The question of the night is why does John even do it, what motivates him to suggest removing the handcuffs and just shooting The Man, but the answer is the same as it is for every other non sequitur in “Waiting For The Man”: The script said to. He tells Manny that he’s faced a serious evil now, The Rising Darkness crossed with the worst of humanity. I would love to hear Rust Cohle’s take on things. “Waiting For The Man” is an exciting, disgusting, momentous episode. Unfortunately it plays more like a weak stab at True Detective than Constantine.

Stray observations:

  • The hints about the smell of the house really whet the appetite for the discovery that the first three brides are spirits, and their decaying corpses are all in a bed together. Good grossness, Constantine!

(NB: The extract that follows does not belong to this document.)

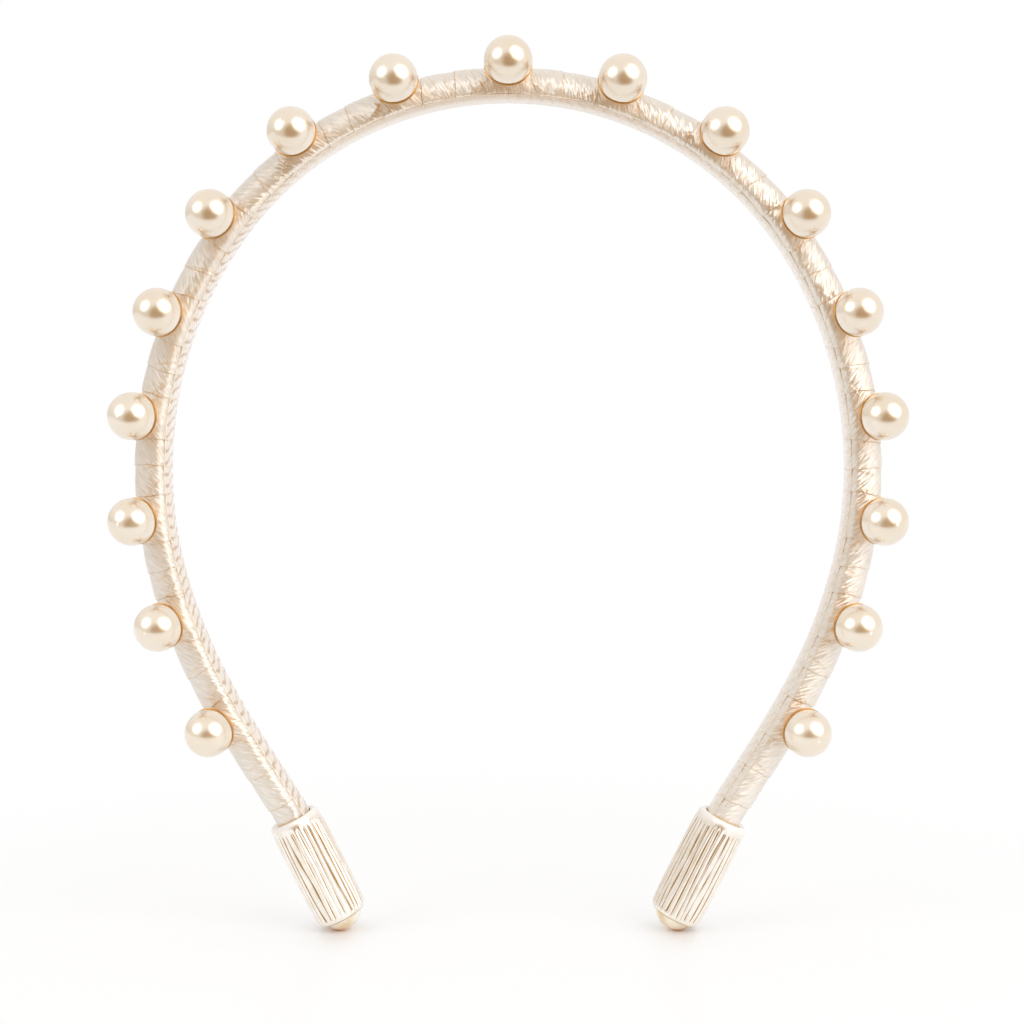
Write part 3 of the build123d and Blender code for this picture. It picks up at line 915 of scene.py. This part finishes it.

  • Yes, yes, The Thing About Manny: At the end John has set up things so that the cops find Papa Midnite next to the security guard’s corpse. (No murder weapon, though, because John took it.) As the cops are carting Midnite off, time stops, and Manny sets him free. His terms: The bounty on John Constantine is lifted. Midnite asks, “You work for the Brujeria?” Manny tells him, “No. The Brujeria work for me,” and then he flies off cackling into the night. So that should give us a lot to reconsider over the possibly eternal hiatus.